またとないチャンス

Smile of the Sun - 太陽のほほえみイメージ

 汽車の中で、私の隣にすわった紳士は、タバコを吸っていた。そのタバコの煙が、私の顔の前へ流れてくることにふと気づいた彼は、すぐに謝ってタバコの火を消した。私は、煙は気にならないと言ったが、彼はやめてしまった。

 それから数日後、私は友人が入院している病院を探しながら、神戸の町を走っていた。学校帰りらしい少年と少女が歩いていたので、車を止めて道を尋ねた。二人は、坂道をまっすぐ上って、上で右に曲がるようにと教えてくれた。

 はっきりわかったと思ったのに、私は間違った道に入り込んだ。仕方なくまた大通りまで引き返した。ところが驚いたことに、さっきの少年と少女がまだ立っていた。私が間違った道へ曲がるのを見て、引き返してくるのを待っていたというのである。もう一度はっきりと正しい道を教えてくれると、笑いながら手を振って見送ってくれた。

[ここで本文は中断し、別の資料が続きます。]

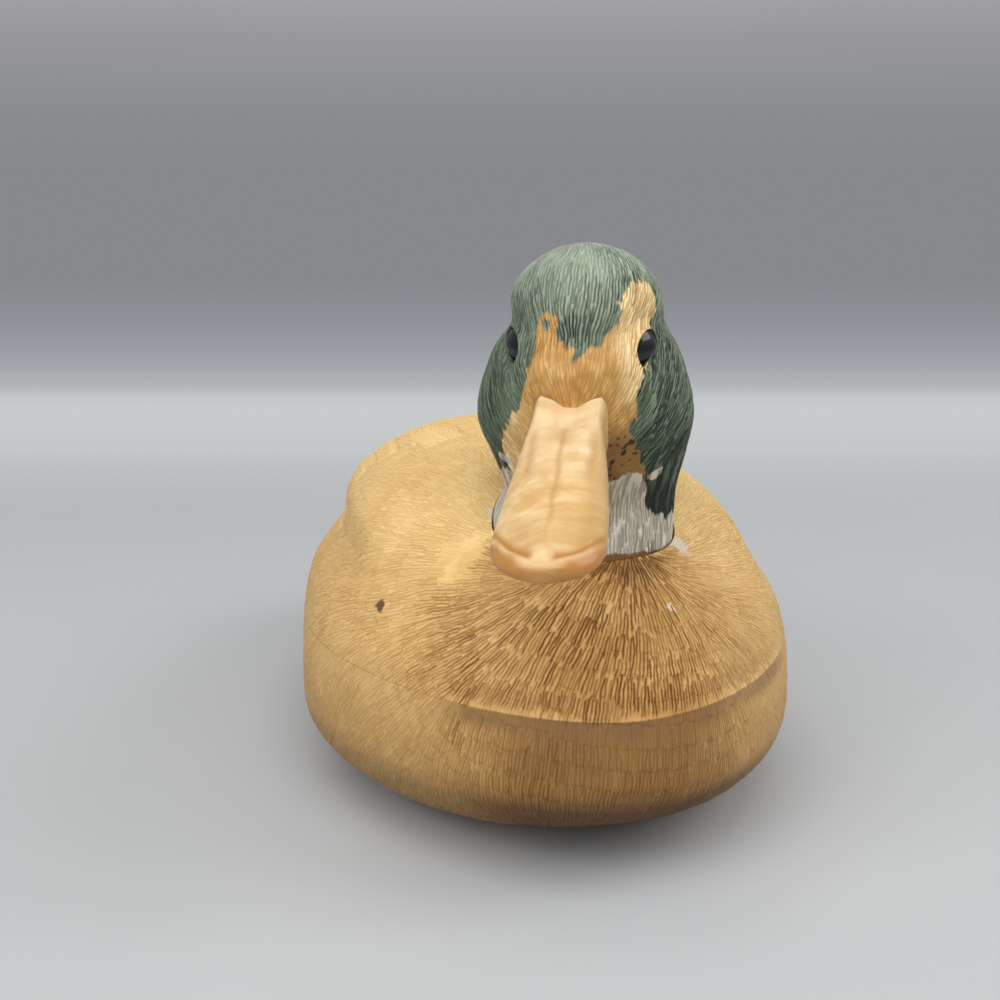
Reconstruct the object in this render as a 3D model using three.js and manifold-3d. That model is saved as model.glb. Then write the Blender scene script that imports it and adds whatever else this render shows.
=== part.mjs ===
// Duck decoy carved from wood: a body hollowed out of two blocks glued along a level seam, a
// head-and-neck block let into the breast and turned to the duck's right, a bill let into the
// head, and glass eyes bedded in putty. The head is held by a screw driven from inside the body,
// and two dowels line the body's halves up. Nothing on the decoy moves.
//
// Millimetres, +Z up. The duck faces -Y and its own right side is -X. The origin is on the flat
// underside, below the middle of the whole figure.

import * as THREE from 'three';
import { mergeVertices } from 'three/addons/utils/BufferGeometryUtils.js';
import Module from 'manifold-3d';

const wasm = await Module();
wasm.setup();
const { clamp, degToRad, radToDeg, smoothstep } = THREE.MathUtils;

// Body: plan. Distances along the body run back from the foremost point of the breast.
const bodyLength = 178;
const bodyWidth = 98.4;
const widestAt = 66;
const breastFullness = 1.68;
const haunchWidth = 93;
const haunchFromTail = 75;
const rumpWidth = 71;
const rumpFromTail = 45;
const tailRootWidth = 52;
const tailRootFromTail = 25;
const tailWidth = 39;
const tailFromTip = 10;
const tailRounding = 11;

// Body: heights of the back line, of the middle line and of the keel line.
const breastHeight = 22;
const bellyMiddleHeight = 20;
const backHeight = 65.5;
const shoulderAt = 57;
const shoulderHeight = 64;
const shoulderFullness = 2;
const rumpHeight = 54;
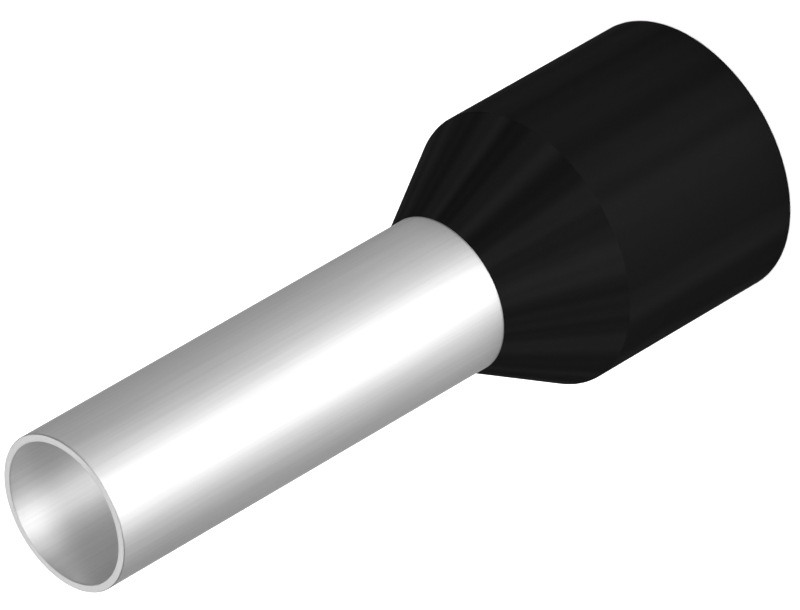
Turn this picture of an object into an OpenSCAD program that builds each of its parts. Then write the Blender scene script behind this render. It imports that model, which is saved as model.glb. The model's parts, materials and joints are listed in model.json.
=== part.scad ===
// Insulated wire ferrule: a thin metal sleeve whose flared end is snapped into a plastic collar.
// A stripped, stranded wire goes in at the collar's mouth, and the sleeve is crimped on its strands.
//
// The part stands on the collar's mouth. The origin is the centre of the mouth, on the surface that
// it stands on, and +Z runs along the axis to the tip of the sleeve. All sizes are in millimetres.

/* [Metal sleeve] */
// Length of the bare sleeve that stands out of the collar
pin_length = 12; // [6:0.5:25]
// Bore that takes the stripped conductor
conductor_bore = 3.5; // [2.2:0.1:4.6]
// Wall of the drawn metal tube
sleeve_wall = 0.2; // [0.15:0.01:0.3]
// Length of the flare, measured down its slope from the end of the bend
flare_length = 1.2; // [0.5:0.05:1.7]
// Bend radius between the tube and its flare, on the outside of the tube
flare_bend = 0.3; // [0.15:0.05:0.6]
// Rounding left on the tube's cut edges by tumbling
cut_edge = 0.03; // [0.01:0.005:0.06]

/* [Plastic collar] */
// Length of the whole collar
collar_length = 8; // [7.4:0.1:10]
// Length of its straight stretch, from the mouth up to the shoulder of the cone
mouth_length = 5.4; // [3:0.1:6]
// Bore that takes the insulated wire
insulation_bore = 6.3; // [5.6:0.1:8]
// Wall of the collar, both on the straight stretch and outside the flare
collar_wall = 0.3; // [0.2:0.02:0.5]
// Width of the thin ring in which the cone's nose ends, against the tube
nose_land = 0.02; // [0.01:0.01:0.2]
// Rounding on the shoulder, where the straight stretch meets the cone
shoulder_edge = 0.05; // [0.02:0.01:0.1]
// Rounding on the outer edge of the mouth
mouth_outer_edge = 0.04; // [0.02:0.01:0.1]
// Rounding on the inner edge of the mouth, which leads the wire in
mouth_inner_edge = 0.08; // [0.02:0.01:0.12]

/* [Fit] */
// Gap between the sleeve and its seat in the collar
seat_clearance = 0.005; // [0.002:0.001:0.02]

/* [Hidden] */

$fn = 180;
// Straight pieces that stand for one rounded corner or bend
arc_steps = 8;

bore_r = conductor_bore / 2;
tube_r = bore_r + sleeve_wall;
neck_r = tube_r + seat_clearance;
nose_r = neck_r + nose_land;
entry_r = insulation_bore / 2;
mouth_r = entry_r + collar_wall;
tip_z = collar_length + pin_length;

// The cone outside the collar runs straight from its nose to its shoulder. The seat, the flare and the
// funnel are all parallel to it, so each is placed by its depth under the cone's surface.
cone_angle = atan((mouth_r - nose_r) / (collar_length - mouth_length));
down_slope = [sin(cone_angle), -cos(cone_angle)];
off_slope = [cos(cone_angle), sin(cone_angle)];
seat_depth = collar_wall;
flare_depth = seat_depth + seat_clearance;
funnel_depth = flare_depth + sleeve_wall;

// Point at radius r on the line that lies parallel to the cone's side, at a depth under it
function under_cone(depth, r) =
    [r, (off_slope * [nose_r, collar_length] - depth - off_slope[0] * r) / off_slope[1]];

// The tube's bend, both faces of it and the corner of the collar inside it share one centre.
bend_centre = under_cone(flare_depth - flare_bend, tube_r + flare_bend);

// Point at a distance from the bend's centre towards the axis and some way down the slope
function below_bend(distance, along) = bend_centre - distance * off_slope + along * down_slope;

// Points along an arc in the half plane of the profile, X being the radius and Y the height
function arc(centre, radius, from, to) =
    [for (i = [0 : arc_steps])
        let (angle = from + (to - from) * i / arc_steps)
        centre + radius * [cos(angle), sin(angle)]];

// Half section of the sleeve: up the outside, over the tip, down the bore and round the flare
function sleeve_outline() = concat(
    arc(bend_centre, flare_bend, 180 + cone_angle, 180),
    arc([tube_r - cut_edge, tip_z - cut_edge], cut_edge, 0, 90),
    arc([bore_r + cut_edge, tip_z - cut_edge], cut_edge, 90, 180),
    arc(bend_centre, flare_bend + sleeve_wall, 180, 180 + cone_angle),
    arc(below_bend(flare_bend + sleeve_wall - cut_edge, flare_length - cut_edge), cut_edge,
        180 + cone_angle, 270 + cone_angle),
    arc(below_bend(flare_bend + cut_edge, flare_length - cut_edge), cut_edge,
        270 + cone_angle, 360 + cone_angle));

// Half section of the collar: the mouth, up the outside over the shoulder to the nose, down the neck that
// grips the tube, along the seat of the flare, over the catch that holds its rim, and down the funnel
function collar_outline() = concat(
    arc([mouth_r - mouth_outer_edge, mouth_outer_edge], mouth_outer_edge, -90, 0),
    arc([mouth_r - shoulder_edge, mouth_length - shoulder_edge * tan(cone_angle / 2)], shoulder_edge,
        0, cone_angle),
    [[nose_r, collar_length], [neck_r, collar_length]],
    arc(bend_centre, flare_bend - seat_clearance, 180, 180 + cone_angle),
    [below_bend(flare_bend - seat_clearance, flare_length + seat_clearance),
     below_bend(flare_bend + sleeve_wall, flare_length + seat_clearance),
     under_cone(funnel_depth, entry_r)],
    arc([entry_r + mouth_inner_edge, mouth_inner_edge], mouth_inner_edge, 180, 270));

// Drawn copper tube, tin plated, with one end flared
module metal_sleeve() {
    color([0.80, 0.80, 0.79])
    rotate_extrude()
        polygon(sleeve_outline());
}

// Moulded collar in black polypropylene
module plastic_collar() {
    color([0.09, 0.09, 0.09])
    rotate_extrude()
        polygon(collar_outline());
}

metal_sleeve();
plastic_collar();
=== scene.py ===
import json
from math import atan2, cos, radians, sin

import bmesh
import bpy
from mathutils import Matrix, Vector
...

 汽車で一緒だった紳士や、神戸で会った生徒に、もう一度会うことはないかもしれない。しかし、彼等の損得抜きの親切は、私の人生に何かを与えてくれた。

 行きずりの人との偶然の出会いは、取るに足らないことと思われがちである。自分本位の人たちは、見知らぬ人を無視し、時には失礼なことさえする。しかし、本当の親切の意味を知る人は、違った態度をとる。見知らぬ人との出会いは、報いを期待せずに善いことのできる、またとない機会だと考え、行動するのである。